Wow! For me? It wasn’t my birthday. It wasn’t Christmas. What on earth had gotten into you? I reached in the bag and slid out the best present a pre-teen girl could want in 1964. My eyes popped and my jaw dropped when I saw the 45 record inside—the Beatles song I’d been begging Mom to get me—“I Want to Hold Your Hand”!
Were you not the greatest big brother EVER?!
From that day on, we’d be friends for life. I knew you’d always be looking out for me. I hope you always knew over the years how proud I was of you and your accomplishments, your musical talent, your generous heart and giving spirit.

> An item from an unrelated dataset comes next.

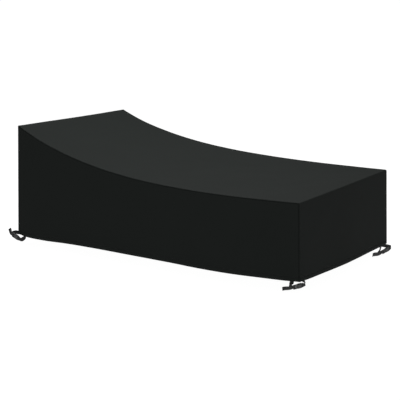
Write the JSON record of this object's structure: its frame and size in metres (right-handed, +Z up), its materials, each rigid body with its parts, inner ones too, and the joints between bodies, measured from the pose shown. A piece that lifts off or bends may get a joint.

As adults, we were there for each other when life got super real—like when Mom passed away, and we grieved together with Dad. It didn’t seem possible that Mom was gone, did it? Why, just three years earlier, we’d helped them celebrate their 50th wedding anniversary. Things can sure change in a heartbeat.
Kenny, I could never thank you enough for the way you stepped up to the plate and altered your plans in order to care for Dad. You knew he couldn’t do life without Mom. You were his rock for the next ten years. I’ll never forget that emotional moment at Dad’s funeral when you laid his trumpet across his chest in the casket. Wow … hardly a dry eye in the room.
The same goes for you, my brother. The outpouring of love because of the footprints you’ve left behind has been nothing short of amazing. Kenny, you are and always will be sorely missed. We’ll miss the arrangements you never got to write … the music, all the chords and notes in your head that never had the honor and privilege of gracing a sheet of manuscript paper. But how grateful we are for the many recordings and videos we have and the hundreds of charts that will continue to be played, literally around the world. Your musical legacy lives on.
I know you’re with Mom and Dad now. Tell them I said hello … okay? I miss you all. I miss our visits and our phone chats. Thank goodness I’ve got pictures galore and lots of music to help keep the three of you close at heart.
From now on, when I listen to the brilliant sounds of every arrangement you wrote, I am blessed to hear the musical genius that is you—my big brother, Ken McCoy.